▸ Short exercise
Each line from the beginning of the data below through the line containing "# corner marks" should be repeated exactly, please.

▸ Data supplied
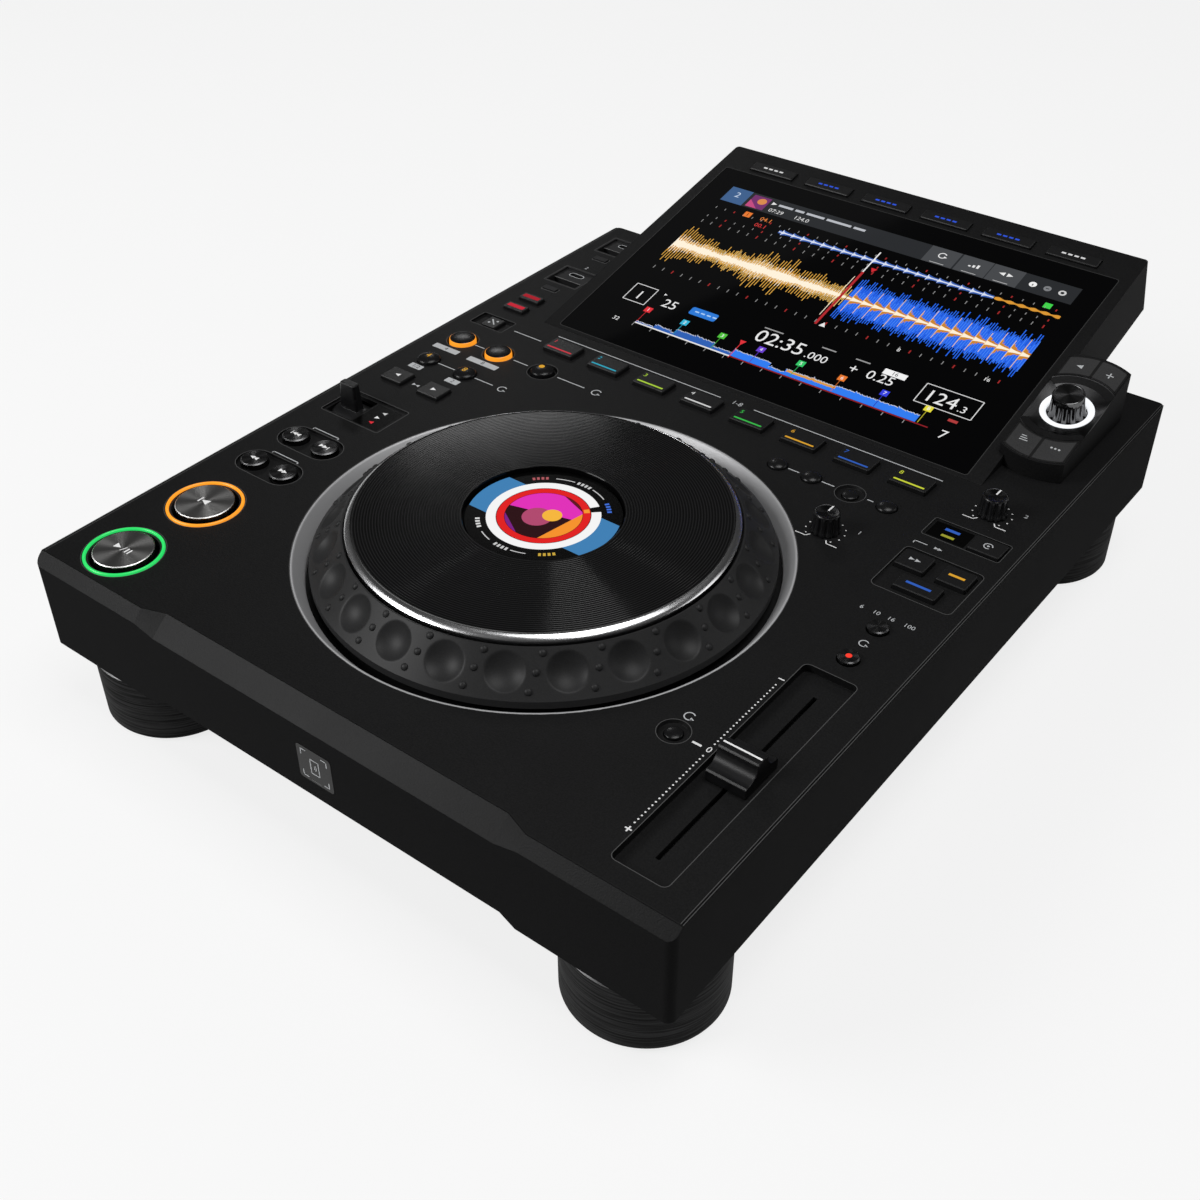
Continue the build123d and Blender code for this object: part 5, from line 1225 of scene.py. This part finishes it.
lit_marks = {
    "beat_loop_4_key": [figures("4", 0, 0, 3.4, AMBER)],
    "beat_loop_8_key": [figures("8", 0, 0, 3.4, AMBER)],
    "reloop_key": [dot(-0.6, 0.4, 1.5, AMBER, 0.0, 24)],
    "master_tempo_key": [dot(0, 0, 1.3, "ff4030", 0.0, 24)],
    "slip_key": [patch(rounded(5.2, 1.5, 0.3), "a81c2a")],
    "quantize_key": [patch(rounded(5.2, 1.5, 0.3), "c42436")],
    "master_key": [box_patch(-3.6, -0.7, 3.6, 0.7, AMBER)],
    "key_sync_key": [box_patch(-5.6, -0.7, 5.6, 0.7, BLUE)],
}
for number, tint in enumerate((RED, CYAN, LIME, "d0d0d0", GREEN, AMBER, BLUE, YELLOW), 1):
    bar = patch(rounded(7.6, 0.55, 0.3) + (0, -3.6), tint)
    lit_marks[f"hot_cue_{number}_key"] = [bar, figures(str(number), -6.8, 2.2, 2.7, tint)]
for marks, finish in ((printed_marks, printed), (lit_marks, lit_mark)):
    for name, shapes in marks.items():
        piece(name + "_mark", name, key_top(name), [shape.moved(0, 0, KEY_INK) for shape in shapes], finish)
print("key marks", len(printed_marks) + len(lit_marks))

# %% [markdown]
# ## Lit windows, fader and front pad
# Two dark windows beside the lever and the jog-mode key show which mode is on. The fader's cap has a
# bright line across its bar, which the eye sets against the zero of the scale. The front pad has
# corner marks that show where a phone or a card is held.

# %% Windows, front pad and fader
PAD_INK = 0.14
windows = [
    patch(rounded(7.8, 9.1, 0.8) + (-127.45, 167.25), out=-0.77),
    patch(rounded(8.9, 5.7, 0.6) + (132.0, 247.1), out=-0.67),
]
piece("mode_windows", "deck", DECK, windows, window_black)
signs = [
    arrow(-127.4, 171.9, 2.6, -1, "c8c8c8", -0.74), arrow(-127.4, 167.2, 2.6, 1, "e4e4e4", -0.74),
    arrow(-127.4, 162.6, 2.6, -1, "e02f3a", -0.74),
    patch(rounded(3.4, 0.9, 0.3) + (132.0, 249.4), BLUE, -0.64),
    patch(rounded(3.0, 0.8, 0.3) + (132.0, 244.6), "9a9a30", -0.64),
]
piece("mode_signs", "deck", DECK, signs, lit_mark)

pad_marks = outline_box(-2.2, -3.6, 2.2, 3.6, 0.5, PALE, PAD_INK)
for x, y in ((-1, -1), (-1, 1), (1, -1), (1, 1)):
    pad_marks.append(box_patch(x * 6.8, y * 6.8 - 0.25, x * 4.0, y * 6.8 + 0.25, PALE, PAD_INK))
    pad_marks.append(box_patch(x * 6.8 - 0.25, y * 6.8, x * 6.8 + 0.25, y * 4.0, PALE, PAD_INK))
pad_marks += [arc(radius, radius + 0.4, -50, 50, PALE, PAD_INK).moved(-0.9, 0) for radius in (0.7, 1.5)]
pad_marks.append(box_patch(-2.6, -7.8, 2.6, -7.3, "5a5a5a", PAD_INK))
piece("reader_marks", "deck", FRONT.moved(0, -25.2), pad_marks, printed)

cap_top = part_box("tempo_fader")[1].z / MM - DECK_Z
fader_line = box_patch(-8.1, -0.42, 8.1, 0.42, "f4f4f4", PRINT)
piece("fader_line", "tempo_fader", DECK.moved(139.5, 76.0, cap_top), [fader_line], printed)
print("windows, pad and fader line ready")

# %% Marks on the display's and the browser's keys
TOP_KEY_XS = 0.8 + (np.arange(6) - 2.5) * 35.75
DARK = (0.0015, 0.0015, 0.0015)
BROWSER_KEY_TOP = 4.86
top_marks = []
for x, tint in zip(TOP_KEY_XS, ("d8d8d8", *["2f55d8"] * 4, "d8d8d8")):
    top_marks += boxes([(x - 6.5 + 3.4 * n, 165.5, x - 4.2 + 3.4 * n, 166.7, tint) for n in range(4)], 1.24)
piece("screen_key_marks", "deck", SLOPE, top_marks, lit_mark)
browser_marks = [arrow(-7.4, 28.0, 3.0, -1, PALE), *[dot(x, -27.2, 0.55, PALE) for x in (5.6, 7.4, 9.2)]]
browser_marks += boxes([
    (5.6, 27.6, 9.2, 28.2, PALE), (7.1, 26.1, 7.7, 29.7, PALE),
    *[(-9.4, -28.6 + 1.4 * n, -5.4 - 0.8 * n, -28.1 + 1.4 * n, PALE) for n in range(3)],
])
piece("browser_key_marks", "deck", BROWSER.moved(0, 0, BROWSER_KEY_TOP + 0.04), browser_marks, printed)
# The seams round each pair of browser keys: two arcs, the line between the keys and their outer ends.
# The outer arc is bowed about a middle of its own.
seams = []
for side, bow in ((-1, -8.08), (1, 7.18)):
    middle = side * 90
    seams.append(arc(28.5, 29.37, middle - 29.5, middle + 29.5, DARK).moved(0, bow))
    seams.append(arc(22.8, 23.5, middle - 39.3, middle + 39.3, DARK))
    seams.append(box_patch(-0.7, side * 23.0, 0.7, bow + side * 29.0, DARK))
    seams += boxes([(x - 0.4, side * 17.8, x + 0.4, side * 33.2, DARK) for x in (-14.05, 14.05)])
piece("browser_key_seams", "deck", BROWSER.moved(0, 0, BROWSER_KEY_TOP + 0.02), seams, printed)
print("marks on the display's and the browser's keys ready")

# %% [markdown]
# ## Fasteners and sockets
# The case is screwed together from below, and the phono sockets have bright sleeves and coloured
# cores, which the CAD model leaves plain. A screw is a turned head with a six-sided recess, whose
# walls are the same kind of profile turned in only six steps.

# %% Screws and phono sockets
UNDER = Place((0, FRONT_Y, DECK_Z - 46.1), (-1, 0, 0), (0, 1, 0))
CASE_SCREWS = [(x, back) for x in (-150.0, 150.0) for back in (85.0, 200.0, 320.0)]
CASE_SCREWS += [(0.0, back) for back in (30.0, 200.0, 374.0)]
REAR_SCREWS = [(-152.0, -12.0), (152.0, -12.0), (0.0, -12.0), (-98.0, -34.0), (18.0, -34.0)]
PHONO_HEIGHT = -24.0
PHONO_SOCKETS = [
    ("white", "1", 76.0, "d8d8d8"), ("red", "2", 96.0, "b01c20"), ("orange", "3", 116.0, "d0641c"),
]


def screw(x, y, radius):
    """A low round head with a rim, and in it a six-sided recess with a flat floor."""
    rim = lathe([(radius * 0.52, 0.7), (radius * 0.85, 0.65), (radius, 0.4), (radius, -0.2)], 36)
    recess = lathe([(0, 0.08), (radius * 0.52, 0.08), (radius * 0.52, 0.7)], 6)
    return [rim.moved(x, y), recess.moved(x, y)]


# Seen from below and from behind, x runs the other way.
for name, place, spots, radius in (
    ("case_screws", UNDER, CASE_SCREWS, 2.9), ("rear_screws", REAR, REAR_SCREWS, 2.4),
):
    piece(name, "deck", place, [part for x, y in spots for part in screw(-x, y, radius)], black_metal)

sleeve = [
    (3.35, 8.4), (3.35, 9.0), (3.5, 9.15), (3.95, 9.15), (4.25, 8.9), (4.25, 1.1), (6.0, 1.1), (6.0, 0.9),
]
jack_core = [(1.7, 8.9), (3.0, 8.9), (3.3, 8.6), (3.3, 7.0)]
sleeves = [lathe(sleeve, 48).moved(-x, PHONO_HEIGHT) for _, _, x, _ in PHONO_SOCKETS]
piece("phono_sleeves", "deck", REAR, sleeves, tin_plate)
for name, _, x, tint in PHONO_SOCKETS:
    core = lathe(jack_core, 40).moved(-x, PHONO_HEIGHT)
    core_finish = smooth("phono_" + name, hue(tint), 0.4, 0.005, specular=0.4)
    piece("phono_core_" + name, "deck", REAR, [core], core_finish)
rear_signs = [arrow(-40.0, -11.5, 2.4, 1, PALE, PRINT), arrow(-36.6, -11.5, 2.4, -1, PALE, PRINT)]
rear_signs += numbers([(number, -x, -14.0, 2.6, PALE) for _, number, x, _ in PHONO_SOCKETS], PRINT)
rear_signs += numbers([("ON", 76.0, -15.6, 2.4, PALE), ("OFF", 76.0, -32.6, 2.4, PALE)], PRINT)
piece("rear_print", "deck", REAR, rear_signs, printed)
print("screws and sockets ready")

# %% [markdown]
# ## Studio
# A pale floor and soft light. The white of the floor is its own colour: rays that go straight from
# the camera, or are mirrored by the deck, see it a little brighter, while its shadow stays. The sky
# is a dark grey that keeps black gloss black, and white only where the camera looks straight at it.
# A left, a top and a dim right lamp give the edges their shine. Two cards hang where the display's
# glass and the wheel's plate mirror them, and so show their gloss.


# %% Floor, sky and lamps
def studio_floor():
    """One square, far larger than the view, whose paper-white is mixed with a steady glow."""
    half = 6.0
    mesh = bpy.data.meshes.new("floor")
    corners = [(-half, -half, 0), (half, -half, 0), (half, half, 0), (-half, half, 0)]
    mesh.from_pydata(corners, [], [(0, 1, 2, 3)])
    floor = bpy.data.objects.new("floor", mesh)
    bpy.context.scene.collection.objects.link(floor)
    paper = Finish("floor_paper", roughness=0.9, Specular_IOR_Level=0.1)
    paper.set(Base_Color=paper.noise(120.0).blend((0.79, 0.79, 0.79), (0.82, 0.82, 0.82)))
    glow = paper.node("ShaderNodeEmission", {}, {"Color": (1.0, 1.0, 1.0), "Strength": 1.0})
    seen = paper.node("ShaderNodeLightPath", output="Is Camera Ray")
    for kind in ("Is Glossy Ray", "Is Transmission Ray"):
        seen = seen.math("MAXIMUM", paper.node("ShaderNodeLightPath", output=kind))
    shader = Wire(paper, paper.shader.outputs[0])
    mixed = paper.node("ShaderNodeMixShader", {}, {0: seen * 0.8, 1: shader, 2: glow})
    paper.feed(paper.tree.nodes["Material Output"].inputs["Surface"], mixed)
    mesh.materials.append(paper.material)


def soft_lamp(name, place, target, size, power, turn=0.0):
    """A rectangular lamp of some size in metres that looks at a target, turned about its own axis."""
    data = bpy.data.lights.new(name, "AREA")
    data.shape = "RECTANGLE"
    data.size, data.size_y = size
    data.energy = power
    shine = bpy.data.objects.new(name, data)
    shine.location = place
    aim = (Vector(target) - Vector(place)).to_track_quat("-Z", "Y")
    shine.rotation_euler = (aim @ Quaternion((0, 0, 1), radians(turn))).to_euler()
    bpy.context.scene.collection.objects.link(shine)


def sky(dark, white):
    """A world that lights the deck with a dark grey, and that the camera itself sees white."""
    world = bpy.data.worlds.new("sky")
    world.use_nodes = True
    nodes, links = world.node_tree.nodes, world.node_tree.links
    sight = nodes.new("ShaderNodeLightPath")
    shade = nodes.new("ShaderNodeMix")
    shade.data_type = "RGBA"
    shade.inputs[6].default_value, shade.inputs[7].default_value = (*grey(dark), 1.0), (*grey(white), 1.0)
    links.new(sight.outputs["Is Camera Ray"], shade.inputs[0])
    links.new(shade.outputs[2], nodes["Background"].inputs["Color"])
    bpy.context.scene.world = world


studio_floor()
sky(0.045, 0.92)
soft_lamp("left_lamp", (-1.15, -1.35, 1.25), (0, -0.05, 0.05), (1.0, 0.8), 25.0)
soft_lamp("top_lamp", (0.5, 0.0, 2.0), (0, 0, 0.05), (1.2, 1.2), 22.0)
soft_lamp("right_lamp", (1.35, 1.15, 0.9), (0, 0, 0.08), (0.9, 0.6), 2.5)
soft_lamp("screen_card", (-1.08, 1.31, 1.5), (-1.08, 1.31, 0), (0.5, 1.0), 0.1, -39.5)
soft_lamp("wheel_card", (-1.84, 1.82, 1.5), (-1.84, 1.82, 0), (0.7, 0.46), 5.0, -33.5)
bpy.context.scene.view_settings.view_transform = "Standard"
print("studio ready")
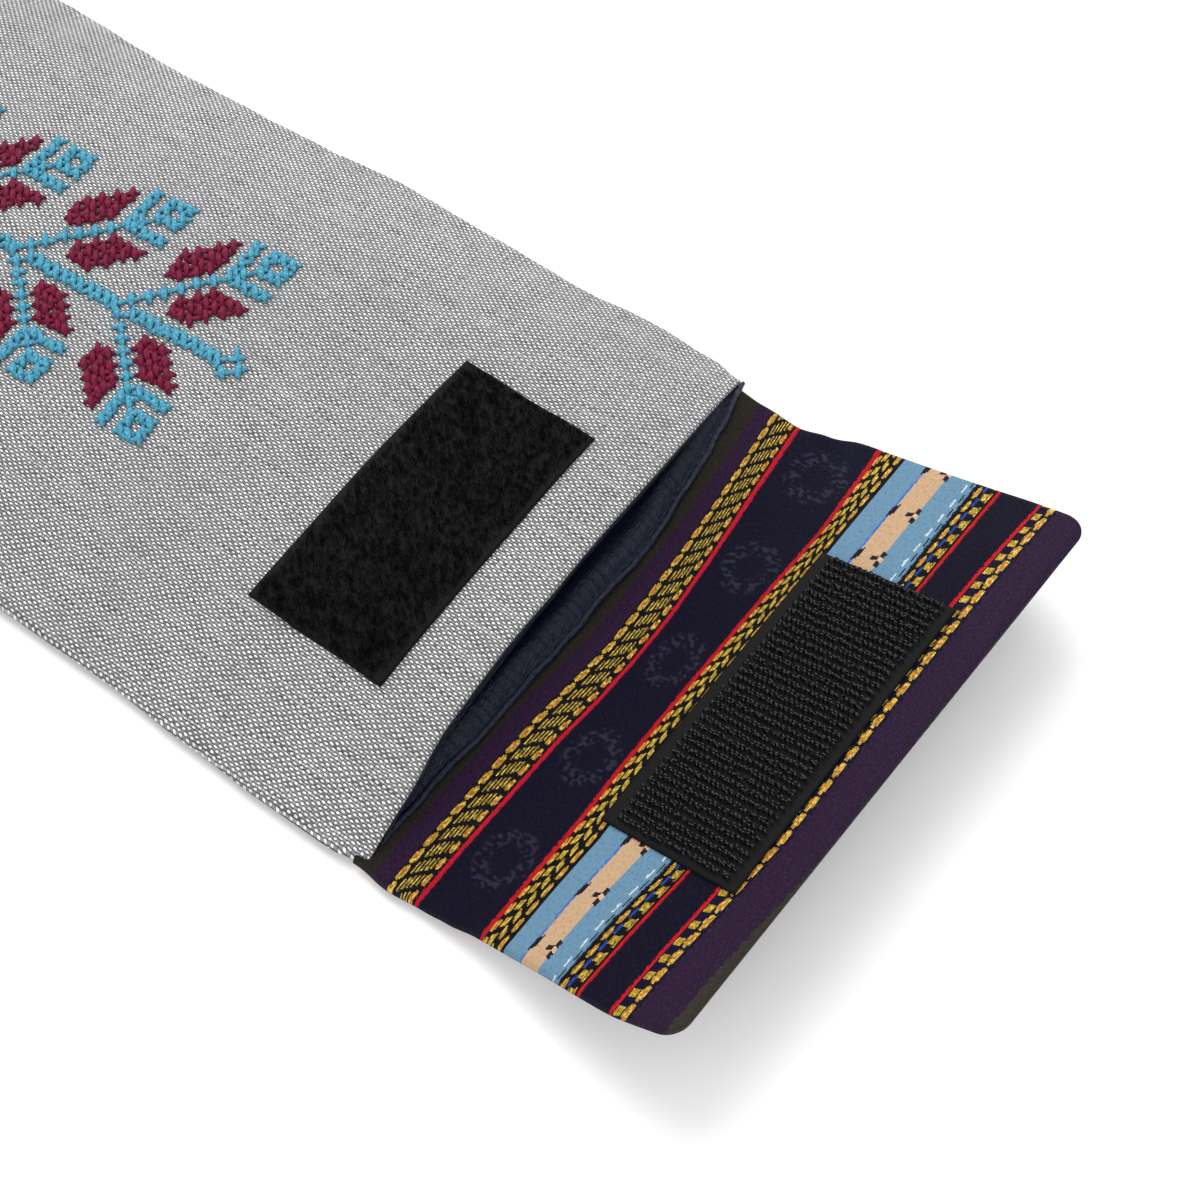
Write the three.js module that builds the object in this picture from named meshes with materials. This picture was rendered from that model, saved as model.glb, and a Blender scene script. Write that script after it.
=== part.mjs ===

▸ Answer to this problem
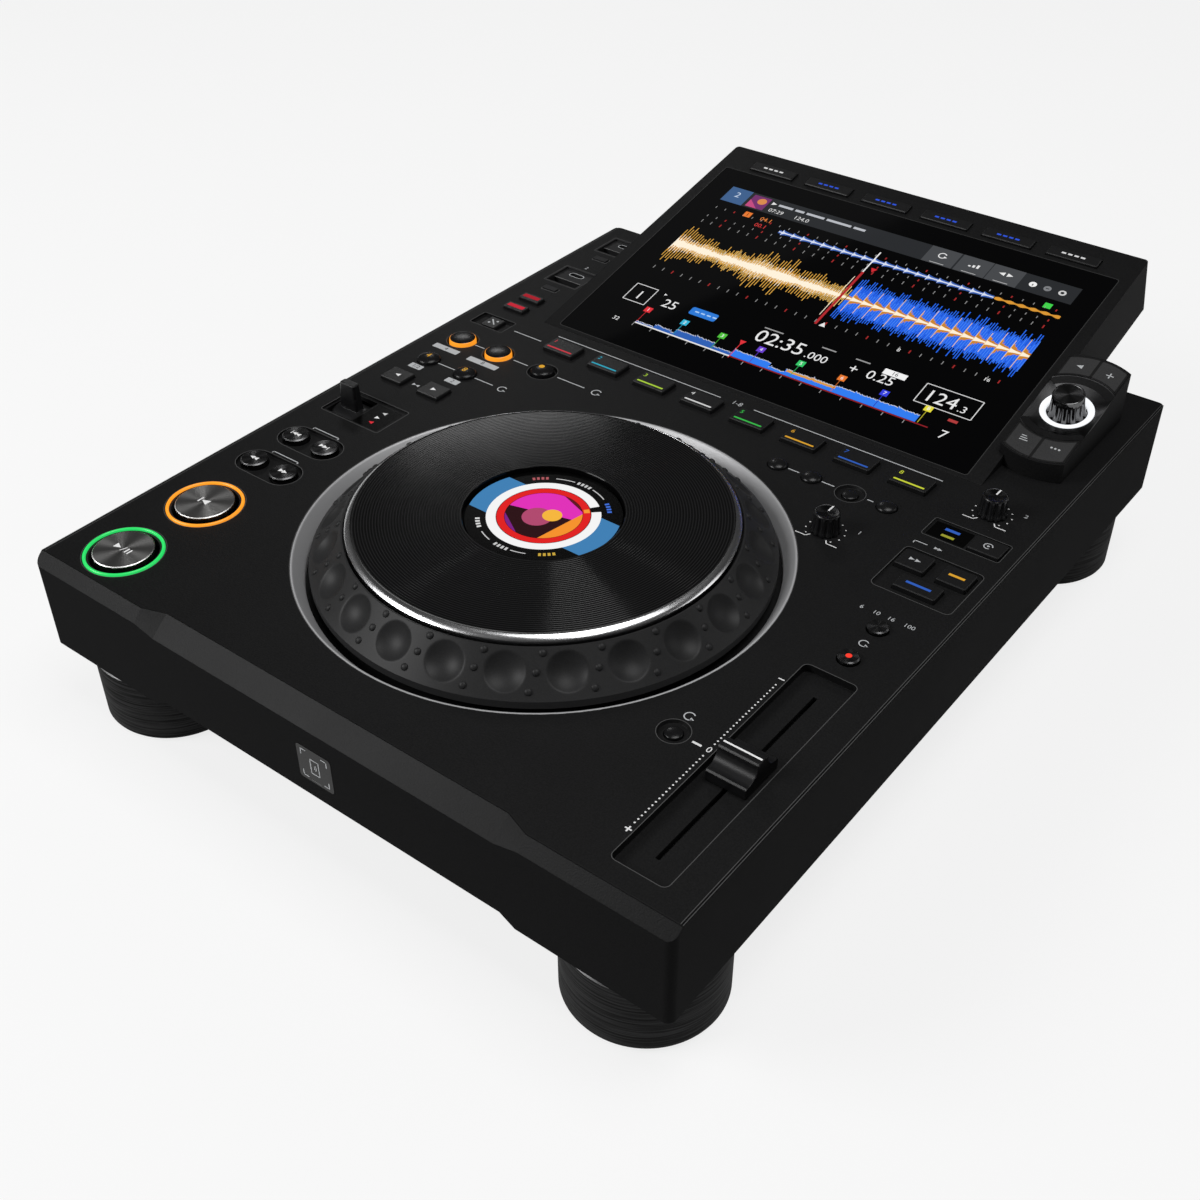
Continue the build123d and Blender code for this object: part 5, from line 1225 of scene.py. This part finishes it.
lit_marks = {
    "beat_loop_4_key": [figures("4", 0, 0, 3.4, AMBER)],
    "beat_loop_8_key": [figures("8", 0, 0, 3.4, AMBER)],
    "reloop_key": [dot(-0.6, 0.4, 1.5, AMBER, 0.0, 24)],
    "master_tempo_key": [dot(0, 0, 1.3, "ff4030", 0.0, 24)],
    "slip_key": [patch(rounded(5.2, 1.5, 0.3), "a81c2a")],
    "quantize_key": [patch(rounded(5.2, 1.5, 0.3), "c42436")],
    "master_key": [box_patch(-3.6, -0.7, 3.6, 0.7, AMBER)],
    "key_sync_key": [box_patch(-5.6, -0.7, 5.6, 0.7, BLUE)],
}
for number, tint in enumerate((RED, CYAN, LIME, "d0d0d0", GREEN, AMBER, BLUE, YELLOW), 1):
    bar = patch(rounded(7.6, 0.55, 0.3) + (0, -3.6), tint)
    lit_marks[f"hot_cue_{number}_key"] = [bar, figures(str(number), -6.8, 2.2, 2.7, tint)]
for marks, finish in ((printed_marks, printed), (lit_marks, lit_mark)):
    for name, shapes in marks.items():
        piece(name + "_mark", name, key_top(name), [shape.moved(0, 0, KEY_INK) for shape in shapes], finish)
print("key marks", len(printed_marks) + len(lit_marks))

# %% [markdown]
# ## Lit windows, fader and front pad
# Two dark windows beside the lever and the jog-mode key show which mode is on. The fader's cap has a
# bright line across its bar, which the eye sets against the zero of the scale. The front pad has
# corner marks that show where a phone or a card is held.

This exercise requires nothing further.